Polyunsaturated fats are considered essential because the body cannot produce them. It's vital for the functioning of our bodies to eat these—but in the right balance.
Most people eat way more omega-6s than omega-3s. The average American diet contains 15 times more omega-6s than omega-3s. A better ratio is 2 to 4 omega-6s to 1 omega-3.
Omega-3s reduce inflammation, which helps lower the risk of heart disease, cancer, and arthritis. They are also important for brain function and memory, and during pregnancy, help brain, vision, and nerve development (because fish are also high in mercury, a better source during pregnancy is a supplement).

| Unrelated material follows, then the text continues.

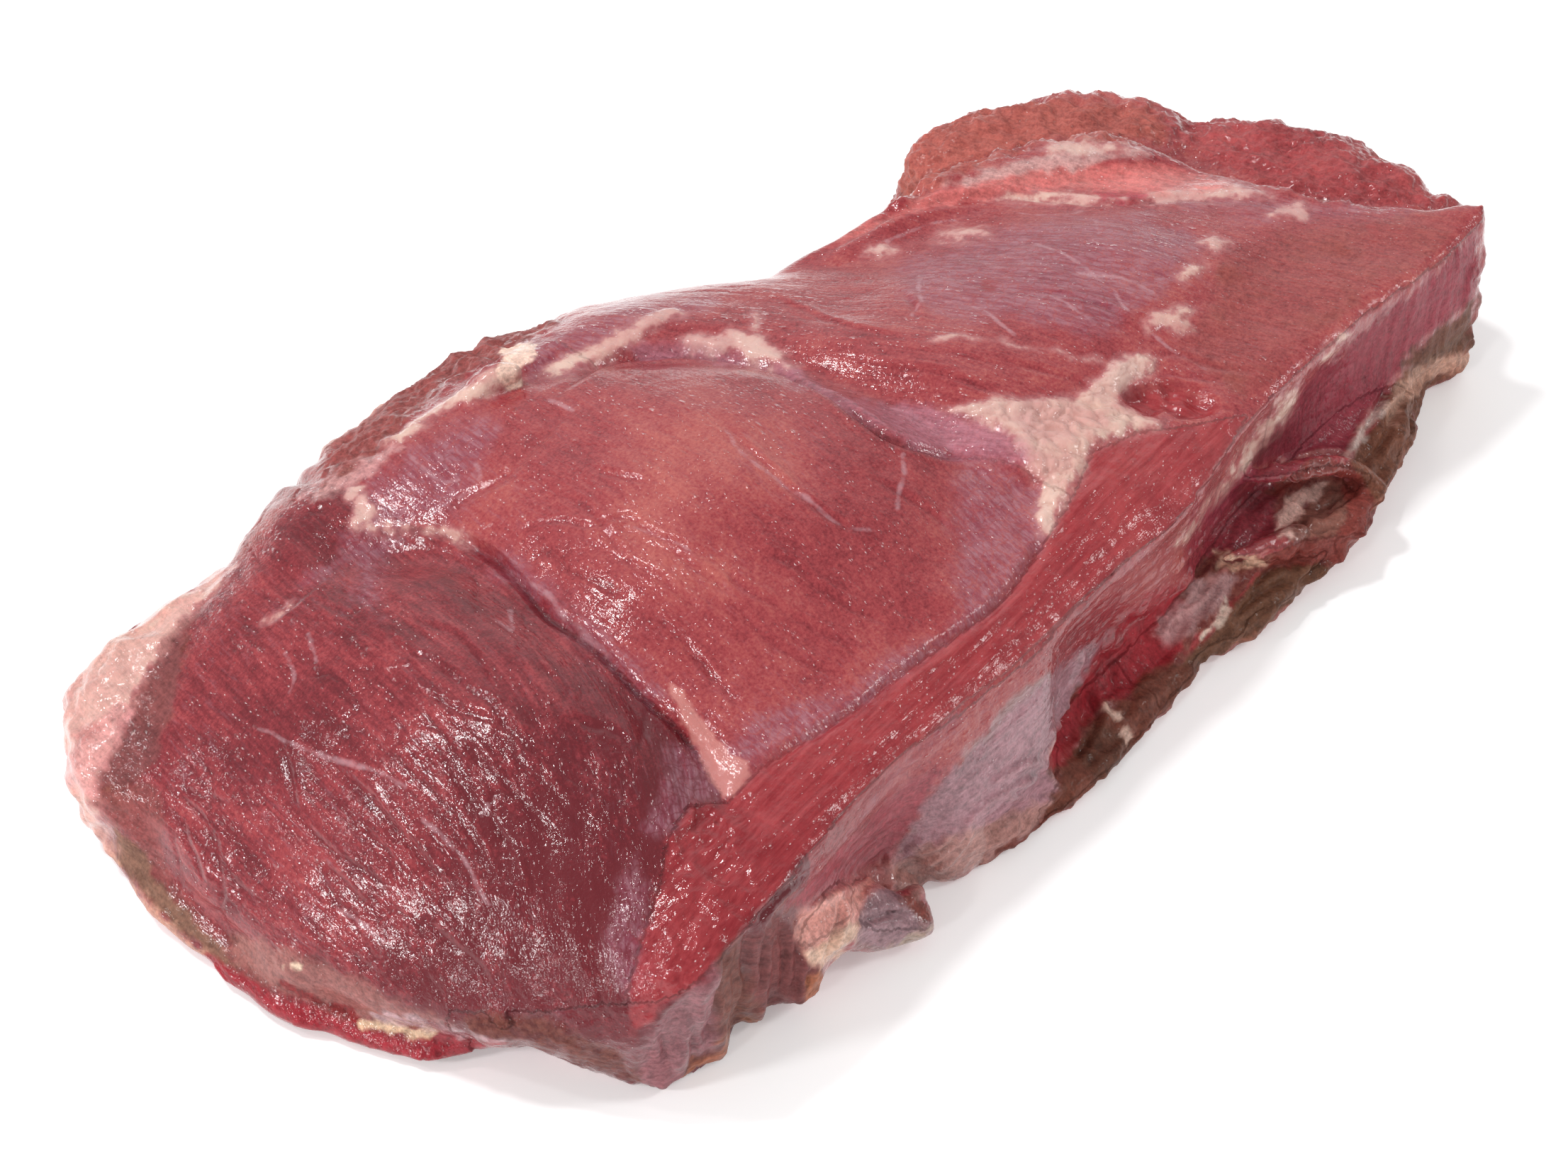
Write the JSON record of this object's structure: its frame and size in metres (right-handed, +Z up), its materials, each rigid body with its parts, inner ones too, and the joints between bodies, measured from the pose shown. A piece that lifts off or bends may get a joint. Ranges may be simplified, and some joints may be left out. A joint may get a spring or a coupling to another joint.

Foods high in omega-3 include fatty fish (salmon, halibut, herring, trout, tuna, etc.), marine algae, omega-3-enriched eggs, and meat and dairy from grass-fed animals.
Plant sources include flaxseeds and oils, chia seeds and hemp seeds. Plant sources are not absorbed by the body as well as animal and fish sources, so unless you’re vegan, your best bet is omega-3s from fish and grass-fed dairy and meats.

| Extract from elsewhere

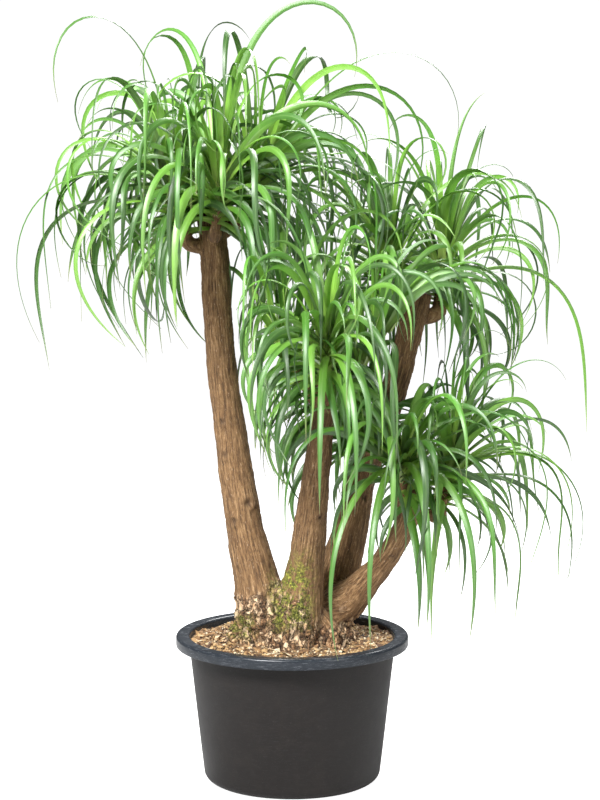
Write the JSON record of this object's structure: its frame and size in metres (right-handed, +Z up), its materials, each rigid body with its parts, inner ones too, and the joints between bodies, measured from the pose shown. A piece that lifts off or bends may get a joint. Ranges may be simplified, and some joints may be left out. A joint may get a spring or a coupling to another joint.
{
  "type": "potted ponytail palm",
  "caption": "Round tapered pot with a rolled rim holding soil and a swollen woody base whose leaning stems end in mops of long, arching strap leaves.",
  "frame": {"origin": "centre of the pot's flat underside, on the floor", "axes": "+Z up along the pot's axis, +X to the right of someone who faces the plant with its tallest stem on the left, +Y away from them"},
  "size_m": [0.9666, 0.8795, 1.2956],
  "materials": {
    "pot_plastic": "satin",
    "potting_soil": "matte",
    "bark": "matte",
    "leaf": "satin"
  },
  "bodies": {
    "root": {"middle_front_shoot_inner_leaves": "leaf", "middle_front_shoot_middle_leaves": "leaf", "middle_front_shoot_outer_leaves": "leaf", "middle_left_shoot_inner_leaves": "leaf", "middle_left_shoot_middle_leaves": "leaf", "middle_left_shoot_outer_leaves": "leaf", "middle_right_shoot_inner_leaves": "leaf", "middle_right_shoot_middle_leaves": "leaf", "middle_right_shoot_outer_leaves": "leaf", "pot": "pot_plastic", "rear_left_shoot_inner_leaves": "leaf", "rear_left_shoot_middle_leaves": "leaf", "rear_left_shoot_outer_leaves": "leaf", "rear_low_shoot_inner_leaves": "leaf", "rear_low_shoot_middle_leaves": "leaf", "rear_low_shoot_outer_leaves": "leaf", "rear_right_shoot_inner_leaves": "leaf", "rear_right_shoot_middle_leaves": "leaf", "rear_right_shoot_outer_leaves": "leaf", "right_front_shoot_inner_leaves": "leaf", "right_front_shoot_middle_leaves": "leaf", "right_front_shoot_outer_leaves": "leaf", "right_side_shoot_inner_leaves": "leaf", "right_side_shoot_middle_leaves": "leaf", "right_side_shoot_outer_leaves": "leaf", "soil": "potting_soil", "tall_back_shoot_inner_leaves": "leaf", "tall_back_shoot_middle_leaves": "leaf", "tall_back_shoot_outer_leaves": "leaf", "tall_front_shoot_inner_leaves": "leaf", "tall_front_shoot_middle_leaves": "leaf", "tall_front_shoot_outer_leaves": "leaf", "tall_left_shoot_inner_leaves": "leaf", "tall_left_shoot_middle_leaves": "leaf", "tall_left_shoot_outer_leaves": "leaf", "tall_right_shoot_inner_leaves": "leaf", "tall_right_shoot_middle_leaves": "leaf", "tall_right_shoot_outer_leaves": "leaf", "trunk": "bark"}
  },
  "joints": []
}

Although omega-6 fats are essential and have health benefits, they're inflammatory in high doses, so too much is very unhealthy. Too much inflammation can contribute to heart disease, diabetes, arthritis, asthma, and digestive problems.
The majority of omega-6 (aka linoleic acid) in our diets comes from vegetable oils and processed foods that contain these vegetable oils.
The oils highest in omega-6 are sunflower, corn, soy, peanut, and cottonseed. Cold-pressed versions of these oils are less inflammatory but still have excess omega-6 fats.